■ **What to produce**
In the listing that follows, locate the line containing "collection.objects.link(stick)" and the line containing "points = [vertex.co". Retype exactly those two lines and every line between them, and nothing more.

(Scripts that build objects)
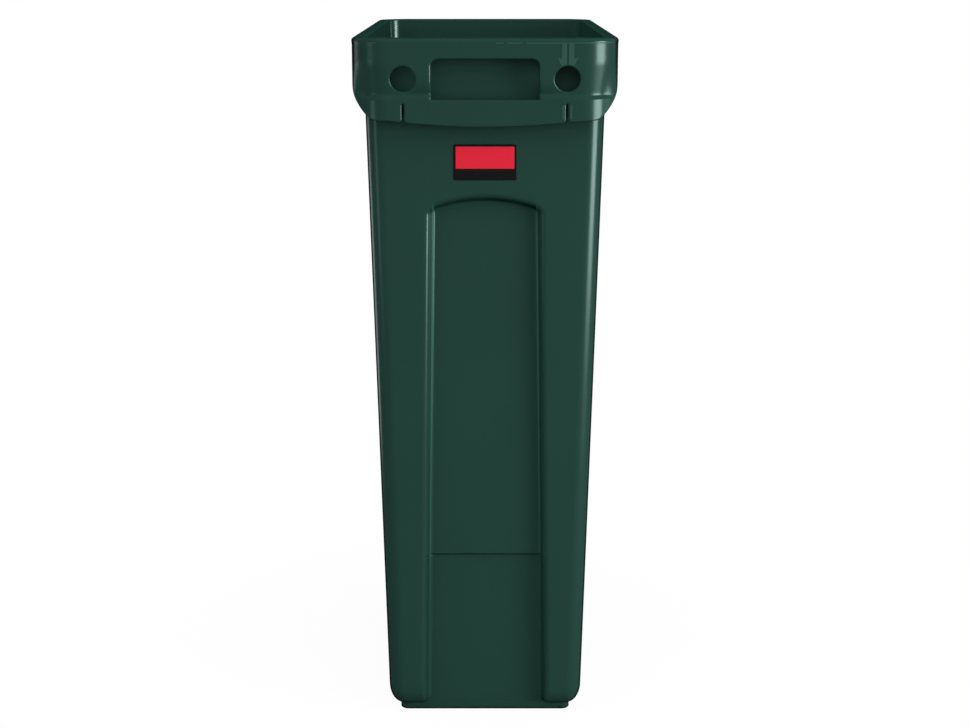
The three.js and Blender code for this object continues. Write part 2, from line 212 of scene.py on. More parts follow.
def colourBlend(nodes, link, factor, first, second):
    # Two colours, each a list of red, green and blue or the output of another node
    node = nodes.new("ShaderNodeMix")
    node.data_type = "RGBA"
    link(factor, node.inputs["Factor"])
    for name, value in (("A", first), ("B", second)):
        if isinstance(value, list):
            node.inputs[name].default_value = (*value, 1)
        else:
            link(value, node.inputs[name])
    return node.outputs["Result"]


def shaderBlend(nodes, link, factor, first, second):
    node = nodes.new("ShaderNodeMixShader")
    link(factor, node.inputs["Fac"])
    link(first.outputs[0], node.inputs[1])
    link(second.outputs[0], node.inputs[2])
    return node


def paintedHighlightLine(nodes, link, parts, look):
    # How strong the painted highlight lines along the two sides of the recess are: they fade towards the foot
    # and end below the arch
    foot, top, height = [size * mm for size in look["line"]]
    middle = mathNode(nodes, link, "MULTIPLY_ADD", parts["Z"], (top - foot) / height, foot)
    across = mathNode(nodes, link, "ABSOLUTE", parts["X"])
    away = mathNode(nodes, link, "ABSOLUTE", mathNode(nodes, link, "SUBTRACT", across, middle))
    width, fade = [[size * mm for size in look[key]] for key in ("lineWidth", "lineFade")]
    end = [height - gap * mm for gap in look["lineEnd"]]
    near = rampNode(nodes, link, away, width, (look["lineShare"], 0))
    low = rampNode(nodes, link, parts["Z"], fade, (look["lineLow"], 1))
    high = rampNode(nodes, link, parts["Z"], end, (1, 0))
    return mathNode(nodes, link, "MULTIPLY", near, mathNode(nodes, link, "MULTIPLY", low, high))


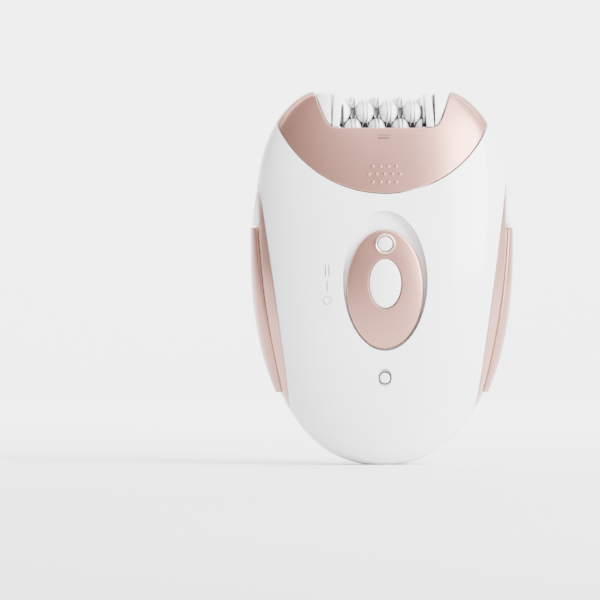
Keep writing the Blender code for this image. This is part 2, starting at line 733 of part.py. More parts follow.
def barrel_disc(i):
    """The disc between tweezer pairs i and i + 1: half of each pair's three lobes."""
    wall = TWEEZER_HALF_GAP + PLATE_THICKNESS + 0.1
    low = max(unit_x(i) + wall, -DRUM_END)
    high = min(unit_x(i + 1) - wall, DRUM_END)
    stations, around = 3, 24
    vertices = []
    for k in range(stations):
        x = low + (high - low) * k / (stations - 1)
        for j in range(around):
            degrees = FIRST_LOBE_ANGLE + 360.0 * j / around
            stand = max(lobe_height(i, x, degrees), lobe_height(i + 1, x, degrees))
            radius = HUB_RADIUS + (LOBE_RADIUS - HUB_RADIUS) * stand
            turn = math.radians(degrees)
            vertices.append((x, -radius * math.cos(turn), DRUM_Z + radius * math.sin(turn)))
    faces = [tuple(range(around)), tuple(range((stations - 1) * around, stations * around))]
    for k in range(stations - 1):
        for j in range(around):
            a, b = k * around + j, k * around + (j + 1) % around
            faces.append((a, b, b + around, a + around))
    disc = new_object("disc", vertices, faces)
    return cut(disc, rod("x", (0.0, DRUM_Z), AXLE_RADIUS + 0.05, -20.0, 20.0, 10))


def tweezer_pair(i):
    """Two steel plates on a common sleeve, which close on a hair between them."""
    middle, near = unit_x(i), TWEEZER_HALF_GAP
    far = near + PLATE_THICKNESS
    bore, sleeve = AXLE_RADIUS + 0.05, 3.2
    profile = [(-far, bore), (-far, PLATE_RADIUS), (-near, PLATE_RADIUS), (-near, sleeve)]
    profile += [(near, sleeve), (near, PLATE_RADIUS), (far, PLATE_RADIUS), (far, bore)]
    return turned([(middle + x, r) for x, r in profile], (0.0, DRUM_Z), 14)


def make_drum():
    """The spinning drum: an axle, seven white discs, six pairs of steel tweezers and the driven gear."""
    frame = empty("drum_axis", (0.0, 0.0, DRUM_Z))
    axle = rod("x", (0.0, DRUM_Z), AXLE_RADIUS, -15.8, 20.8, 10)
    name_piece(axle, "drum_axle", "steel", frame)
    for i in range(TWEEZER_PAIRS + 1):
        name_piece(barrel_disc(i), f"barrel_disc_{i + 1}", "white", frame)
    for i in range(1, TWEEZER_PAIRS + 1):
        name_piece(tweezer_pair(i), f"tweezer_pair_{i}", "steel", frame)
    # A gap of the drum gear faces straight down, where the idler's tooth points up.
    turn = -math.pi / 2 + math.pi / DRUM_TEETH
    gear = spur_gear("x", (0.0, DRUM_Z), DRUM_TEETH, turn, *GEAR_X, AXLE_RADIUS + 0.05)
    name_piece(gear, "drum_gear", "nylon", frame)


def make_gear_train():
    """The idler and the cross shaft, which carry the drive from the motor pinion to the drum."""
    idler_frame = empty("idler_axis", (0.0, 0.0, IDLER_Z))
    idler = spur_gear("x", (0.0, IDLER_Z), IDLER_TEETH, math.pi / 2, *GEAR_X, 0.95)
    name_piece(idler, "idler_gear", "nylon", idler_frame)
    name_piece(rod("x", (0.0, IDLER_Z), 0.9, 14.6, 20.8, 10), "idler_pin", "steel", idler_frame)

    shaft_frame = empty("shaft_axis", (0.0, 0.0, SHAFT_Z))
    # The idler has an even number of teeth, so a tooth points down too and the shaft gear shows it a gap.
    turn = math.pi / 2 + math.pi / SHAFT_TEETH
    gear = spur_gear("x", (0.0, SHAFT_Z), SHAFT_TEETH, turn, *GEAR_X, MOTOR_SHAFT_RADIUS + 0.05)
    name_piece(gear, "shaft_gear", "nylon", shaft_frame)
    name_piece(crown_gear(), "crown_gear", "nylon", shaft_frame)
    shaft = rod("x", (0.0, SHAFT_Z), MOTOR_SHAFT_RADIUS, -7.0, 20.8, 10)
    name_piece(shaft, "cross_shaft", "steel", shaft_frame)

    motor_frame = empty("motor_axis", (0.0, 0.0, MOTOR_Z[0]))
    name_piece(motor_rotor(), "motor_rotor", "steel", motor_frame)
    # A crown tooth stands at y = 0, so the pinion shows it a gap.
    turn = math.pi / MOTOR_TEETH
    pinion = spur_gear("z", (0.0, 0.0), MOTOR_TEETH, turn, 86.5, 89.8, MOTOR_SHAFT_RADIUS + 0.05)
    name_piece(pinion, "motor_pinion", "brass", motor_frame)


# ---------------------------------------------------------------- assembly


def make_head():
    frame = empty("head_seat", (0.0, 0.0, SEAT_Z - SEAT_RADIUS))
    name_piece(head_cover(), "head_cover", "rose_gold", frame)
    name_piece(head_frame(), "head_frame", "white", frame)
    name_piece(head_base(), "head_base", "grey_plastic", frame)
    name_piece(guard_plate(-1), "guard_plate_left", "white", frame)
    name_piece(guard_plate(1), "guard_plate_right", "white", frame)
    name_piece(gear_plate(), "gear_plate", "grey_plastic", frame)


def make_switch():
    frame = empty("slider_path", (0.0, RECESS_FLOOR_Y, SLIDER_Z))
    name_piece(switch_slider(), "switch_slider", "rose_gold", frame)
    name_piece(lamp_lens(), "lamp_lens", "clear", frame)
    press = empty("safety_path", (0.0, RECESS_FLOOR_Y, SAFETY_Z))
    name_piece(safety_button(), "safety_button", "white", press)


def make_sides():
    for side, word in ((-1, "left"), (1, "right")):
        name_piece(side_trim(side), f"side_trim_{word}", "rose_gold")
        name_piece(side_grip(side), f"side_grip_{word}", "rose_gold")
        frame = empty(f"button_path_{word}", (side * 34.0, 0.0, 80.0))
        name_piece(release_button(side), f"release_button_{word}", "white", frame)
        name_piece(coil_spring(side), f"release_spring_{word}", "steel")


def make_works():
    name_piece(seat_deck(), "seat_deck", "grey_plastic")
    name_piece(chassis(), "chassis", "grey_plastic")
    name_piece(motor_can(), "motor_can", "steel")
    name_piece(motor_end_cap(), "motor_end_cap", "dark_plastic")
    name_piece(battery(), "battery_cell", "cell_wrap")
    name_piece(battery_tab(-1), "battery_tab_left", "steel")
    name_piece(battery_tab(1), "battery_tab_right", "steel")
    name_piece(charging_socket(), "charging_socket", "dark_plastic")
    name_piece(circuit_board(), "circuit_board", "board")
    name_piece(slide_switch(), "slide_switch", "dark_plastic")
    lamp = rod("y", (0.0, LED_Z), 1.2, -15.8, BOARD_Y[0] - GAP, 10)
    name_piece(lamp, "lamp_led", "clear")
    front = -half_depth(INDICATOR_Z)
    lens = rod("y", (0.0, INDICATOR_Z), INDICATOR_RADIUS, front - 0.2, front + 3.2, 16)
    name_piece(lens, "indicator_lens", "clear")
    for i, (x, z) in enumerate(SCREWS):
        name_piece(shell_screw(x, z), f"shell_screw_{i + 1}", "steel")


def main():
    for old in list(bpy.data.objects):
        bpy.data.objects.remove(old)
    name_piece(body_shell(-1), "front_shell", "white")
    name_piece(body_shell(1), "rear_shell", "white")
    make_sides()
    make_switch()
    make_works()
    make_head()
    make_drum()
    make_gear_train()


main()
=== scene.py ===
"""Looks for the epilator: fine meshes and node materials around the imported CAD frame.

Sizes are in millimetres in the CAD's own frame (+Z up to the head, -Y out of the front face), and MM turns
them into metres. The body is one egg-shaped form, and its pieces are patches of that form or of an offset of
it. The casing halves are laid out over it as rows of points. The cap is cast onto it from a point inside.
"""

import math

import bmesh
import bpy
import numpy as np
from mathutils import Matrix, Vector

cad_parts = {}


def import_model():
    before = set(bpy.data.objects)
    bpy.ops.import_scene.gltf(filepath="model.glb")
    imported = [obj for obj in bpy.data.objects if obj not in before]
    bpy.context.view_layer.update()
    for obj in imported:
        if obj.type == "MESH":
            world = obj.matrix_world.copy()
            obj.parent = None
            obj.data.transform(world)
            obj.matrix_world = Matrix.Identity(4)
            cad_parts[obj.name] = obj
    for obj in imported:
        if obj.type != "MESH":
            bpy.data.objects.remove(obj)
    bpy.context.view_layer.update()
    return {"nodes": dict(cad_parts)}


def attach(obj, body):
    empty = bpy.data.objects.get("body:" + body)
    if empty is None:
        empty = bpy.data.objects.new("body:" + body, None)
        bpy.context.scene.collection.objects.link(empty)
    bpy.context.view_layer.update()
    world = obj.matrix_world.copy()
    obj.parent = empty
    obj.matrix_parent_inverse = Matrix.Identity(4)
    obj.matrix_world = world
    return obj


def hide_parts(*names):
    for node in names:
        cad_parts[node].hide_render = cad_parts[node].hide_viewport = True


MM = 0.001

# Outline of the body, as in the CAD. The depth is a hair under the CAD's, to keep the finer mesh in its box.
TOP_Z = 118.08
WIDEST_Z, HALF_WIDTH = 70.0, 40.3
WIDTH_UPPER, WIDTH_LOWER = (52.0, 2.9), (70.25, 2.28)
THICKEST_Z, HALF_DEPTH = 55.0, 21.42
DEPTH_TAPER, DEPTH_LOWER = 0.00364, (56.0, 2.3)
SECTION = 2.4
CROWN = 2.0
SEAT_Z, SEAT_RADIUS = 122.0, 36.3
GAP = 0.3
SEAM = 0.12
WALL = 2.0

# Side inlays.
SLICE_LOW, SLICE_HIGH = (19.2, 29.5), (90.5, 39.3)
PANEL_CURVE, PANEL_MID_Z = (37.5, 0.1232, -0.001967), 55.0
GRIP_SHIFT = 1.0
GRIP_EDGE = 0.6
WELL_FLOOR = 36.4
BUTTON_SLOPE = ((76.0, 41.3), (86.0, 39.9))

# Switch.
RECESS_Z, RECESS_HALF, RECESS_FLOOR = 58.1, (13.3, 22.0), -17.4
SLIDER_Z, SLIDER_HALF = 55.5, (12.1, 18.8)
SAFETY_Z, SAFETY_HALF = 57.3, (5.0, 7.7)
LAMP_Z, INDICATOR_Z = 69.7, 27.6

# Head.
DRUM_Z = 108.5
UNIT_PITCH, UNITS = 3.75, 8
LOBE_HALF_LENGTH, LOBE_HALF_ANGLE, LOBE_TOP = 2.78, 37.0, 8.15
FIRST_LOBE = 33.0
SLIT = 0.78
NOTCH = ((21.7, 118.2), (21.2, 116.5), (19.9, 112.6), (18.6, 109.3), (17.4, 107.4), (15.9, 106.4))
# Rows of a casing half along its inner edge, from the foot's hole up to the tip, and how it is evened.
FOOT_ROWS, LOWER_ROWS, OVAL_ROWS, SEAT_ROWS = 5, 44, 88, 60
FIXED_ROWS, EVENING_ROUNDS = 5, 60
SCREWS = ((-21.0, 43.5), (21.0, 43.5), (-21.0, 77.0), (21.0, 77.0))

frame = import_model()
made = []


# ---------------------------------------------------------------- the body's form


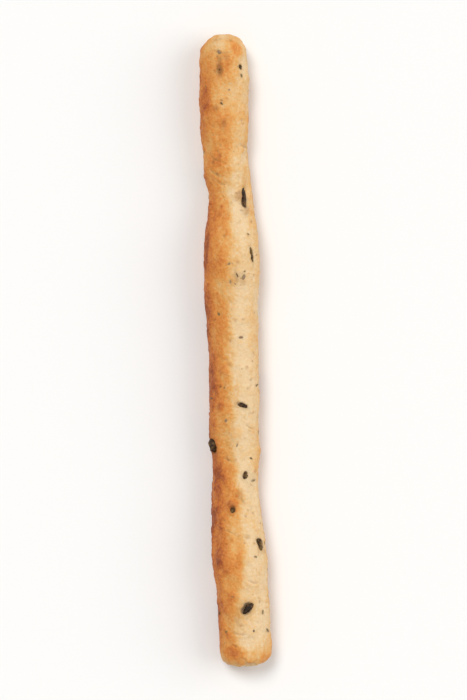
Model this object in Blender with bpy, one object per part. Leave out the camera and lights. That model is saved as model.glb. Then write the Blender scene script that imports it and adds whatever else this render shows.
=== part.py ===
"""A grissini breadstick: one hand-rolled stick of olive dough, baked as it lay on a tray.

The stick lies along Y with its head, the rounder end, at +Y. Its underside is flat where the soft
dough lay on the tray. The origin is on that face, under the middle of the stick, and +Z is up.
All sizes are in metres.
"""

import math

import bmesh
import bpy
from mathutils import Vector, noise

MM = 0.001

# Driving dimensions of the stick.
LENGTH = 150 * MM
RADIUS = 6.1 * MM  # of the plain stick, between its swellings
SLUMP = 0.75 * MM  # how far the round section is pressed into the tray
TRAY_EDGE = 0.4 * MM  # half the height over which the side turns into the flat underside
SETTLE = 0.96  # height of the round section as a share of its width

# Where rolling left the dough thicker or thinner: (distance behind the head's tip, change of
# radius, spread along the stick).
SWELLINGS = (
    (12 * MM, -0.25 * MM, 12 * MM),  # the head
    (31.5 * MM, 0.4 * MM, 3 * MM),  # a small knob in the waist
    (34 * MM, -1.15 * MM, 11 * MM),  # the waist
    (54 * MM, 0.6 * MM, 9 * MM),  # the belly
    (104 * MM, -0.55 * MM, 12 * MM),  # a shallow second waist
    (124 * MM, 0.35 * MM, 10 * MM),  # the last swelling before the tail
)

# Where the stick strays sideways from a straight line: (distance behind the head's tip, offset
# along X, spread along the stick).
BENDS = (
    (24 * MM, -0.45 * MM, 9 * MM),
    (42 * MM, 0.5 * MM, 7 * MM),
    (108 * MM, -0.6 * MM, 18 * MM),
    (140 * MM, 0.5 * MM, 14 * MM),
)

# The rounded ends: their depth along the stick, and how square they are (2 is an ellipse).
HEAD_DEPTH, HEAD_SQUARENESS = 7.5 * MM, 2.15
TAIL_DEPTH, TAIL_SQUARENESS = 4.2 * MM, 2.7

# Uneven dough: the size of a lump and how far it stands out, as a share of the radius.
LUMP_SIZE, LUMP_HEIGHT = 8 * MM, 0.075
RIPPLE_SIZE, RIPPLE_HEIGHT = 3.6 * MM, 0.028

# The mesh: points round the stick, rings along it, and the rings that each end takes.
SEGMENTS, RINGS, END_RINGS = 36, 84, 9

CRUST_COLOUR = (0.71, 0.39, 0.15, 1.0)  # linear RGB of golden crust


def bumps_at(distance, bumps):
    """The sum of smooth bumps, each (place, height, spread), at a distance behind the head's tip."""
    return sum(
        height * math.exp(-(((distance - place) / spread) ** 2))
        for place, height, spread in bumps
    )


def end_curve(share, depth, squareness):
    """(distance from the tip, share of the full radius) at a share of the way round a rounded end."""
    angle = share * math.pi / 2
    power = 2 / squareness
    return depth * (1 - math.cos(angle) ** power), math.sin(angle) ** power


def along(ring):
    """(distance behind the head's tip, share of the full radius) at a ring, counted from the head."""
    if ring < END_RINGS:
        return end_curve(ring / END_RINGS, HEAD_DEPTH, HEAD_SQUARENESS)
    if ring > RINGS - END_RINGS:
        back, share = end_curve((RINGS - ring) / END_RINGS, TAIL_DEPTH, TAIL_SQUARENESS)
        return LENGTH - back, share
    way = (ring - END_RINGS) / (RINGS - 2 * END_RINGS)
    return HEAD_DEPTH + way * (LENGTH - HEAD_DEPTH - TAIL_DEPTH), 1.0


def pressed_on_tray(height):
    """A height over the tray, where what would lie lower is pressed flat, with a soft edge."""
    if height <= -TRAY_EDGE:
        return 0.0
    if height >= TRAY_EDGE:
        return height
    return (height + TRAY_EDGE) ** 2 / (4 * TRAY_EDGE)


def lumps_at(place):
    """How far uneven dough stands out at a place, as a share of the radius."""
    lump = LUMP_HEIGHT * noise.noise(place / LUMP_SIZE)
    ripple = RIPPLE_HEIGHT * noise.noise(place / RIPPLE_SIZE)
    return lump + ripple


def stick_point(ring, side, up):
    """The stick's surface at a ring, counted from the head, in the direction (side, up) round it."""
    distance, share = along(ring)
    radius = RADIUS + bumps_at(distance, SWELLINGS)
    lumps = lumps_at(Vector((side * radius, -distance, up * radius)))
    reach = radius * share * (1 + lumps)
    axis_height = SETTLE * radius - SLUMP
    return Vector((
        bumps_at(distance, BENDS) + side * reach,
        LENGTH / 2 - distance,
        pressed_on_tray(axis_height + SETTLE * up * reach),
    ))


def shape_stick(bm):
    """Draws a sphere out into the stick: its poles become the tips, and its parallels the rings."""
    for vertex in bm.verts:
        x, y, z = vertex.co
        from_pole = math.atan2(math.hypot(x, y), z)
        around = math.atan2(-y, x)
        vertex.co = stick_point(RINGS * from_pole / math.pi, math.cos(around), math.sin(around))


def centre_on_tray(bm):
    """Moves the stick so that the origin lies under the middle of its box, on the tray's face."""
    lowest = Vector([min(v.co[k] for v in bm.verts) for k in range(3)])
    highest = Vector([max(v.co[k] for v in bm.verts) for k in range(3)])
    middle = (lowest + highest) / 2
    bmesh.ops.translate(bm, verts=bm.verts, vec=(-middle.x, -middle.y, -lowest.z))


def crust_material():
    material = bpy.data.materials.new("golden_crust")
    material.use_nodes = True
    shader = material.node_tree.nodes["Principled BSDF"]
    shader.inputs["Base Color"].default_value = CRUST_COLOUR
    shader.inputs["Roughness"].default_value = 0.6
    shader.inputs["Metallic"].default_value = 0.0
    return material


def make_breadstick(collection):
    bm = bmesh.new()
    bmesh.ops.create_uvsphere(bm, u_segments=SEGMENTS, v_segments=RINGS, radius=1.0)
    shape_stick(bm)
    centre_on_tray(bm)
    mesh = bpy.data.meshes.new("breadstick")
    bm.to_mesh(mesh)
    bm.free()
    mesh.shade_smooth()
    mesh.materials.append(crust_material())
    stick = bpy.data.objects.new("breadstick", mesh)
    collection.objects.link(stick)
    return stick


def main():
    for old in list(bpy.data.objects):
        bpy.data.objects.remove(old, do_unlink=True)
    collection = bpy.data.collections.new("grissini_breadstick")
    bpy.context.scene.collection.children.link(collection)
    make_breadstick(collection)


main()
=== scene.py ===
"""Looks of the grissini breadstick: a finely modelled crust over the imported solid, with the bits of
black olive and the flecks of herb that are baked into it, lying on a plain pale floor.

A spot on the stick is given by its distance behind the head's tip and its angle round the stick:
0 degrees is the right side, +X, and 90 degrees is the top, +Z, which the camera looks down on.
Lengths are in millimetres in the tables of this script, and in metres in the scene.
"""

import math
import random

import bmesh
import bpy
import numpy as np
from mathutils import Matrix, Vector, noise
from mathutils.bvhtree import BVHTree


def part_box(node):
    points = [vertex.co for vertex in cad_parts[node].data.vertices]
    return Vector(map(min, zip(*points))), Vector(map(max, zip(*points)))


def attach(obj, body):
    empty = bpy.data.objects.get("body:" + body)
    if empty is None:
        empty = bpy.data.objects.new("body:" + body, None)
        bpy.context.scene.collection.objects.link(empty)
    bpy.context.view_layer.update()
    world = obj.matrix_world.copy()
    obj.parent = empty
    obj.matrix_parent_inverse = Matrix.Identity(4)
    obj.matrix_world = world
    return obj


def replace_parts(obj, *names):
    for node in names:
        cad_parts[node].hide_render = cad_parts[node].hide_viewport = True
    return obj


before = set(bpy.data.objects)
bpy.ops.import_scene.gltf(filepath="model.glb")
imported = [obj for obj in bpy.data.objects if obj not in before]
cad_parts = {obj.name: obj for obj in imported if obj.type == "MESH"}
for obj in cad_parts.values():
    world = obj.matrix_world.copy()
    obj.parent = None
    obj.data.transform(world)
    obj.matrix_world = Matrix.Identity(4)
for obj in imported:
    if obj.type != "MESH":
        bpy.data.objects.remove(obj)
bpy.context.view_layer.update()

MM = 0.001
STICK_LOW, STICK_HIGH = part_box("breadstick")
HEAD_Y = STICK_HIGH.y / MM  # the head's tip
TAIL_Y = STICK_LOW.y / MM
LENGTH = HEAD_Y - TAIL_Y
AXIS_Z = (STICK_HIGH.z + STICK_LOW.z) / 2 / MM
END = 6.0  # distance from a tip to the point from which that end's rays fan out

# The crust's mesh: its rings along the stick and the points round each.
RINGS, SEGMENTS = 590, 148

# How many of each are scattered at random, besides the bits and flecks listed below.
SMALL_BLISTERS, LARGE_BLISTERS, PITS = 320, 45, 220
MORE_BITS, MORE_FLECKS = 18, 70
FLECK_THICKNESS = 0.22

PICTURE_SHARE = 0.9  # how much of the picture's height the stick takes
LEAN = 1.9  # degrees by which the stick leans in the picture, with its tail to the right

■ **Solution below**
    collection.objects.link(stick)
    return stick


def main():
    for old in list(bpy.data.objects):
        bpy.data.objects.remove(old, do_unlink=True)
    collection = bpy.data.collections.new("grissini_breadstick")
    bpy.context.scene.collection.children.link(collection)
    make_breadstick(collection)


main()
=== scene.py ===
"""Looks of the grissini breadstick: a finely modelled crust over the imported solid, with the bits of
black olive and the flecks of herb that are baked into it, lying on a plain pale floor.

A spot on the stick is given by its distance behind the head's tip and its angle round the stick:
0 degrees is the right side, +X, and 90 degrees is the top, +Z, which the camera looks down on.
Lengths are in millimetres in the tables of this script, and in metres in the scene.
"""

import math
import random

import bmesh
import bpy
import numpy as np
from mathutils import Matrix, Vector, noise
from mathutils.bvhtree import BVHTree


def part_box(node):
    points = [vertex.co for vertex in cad_parts[node].data.vertices]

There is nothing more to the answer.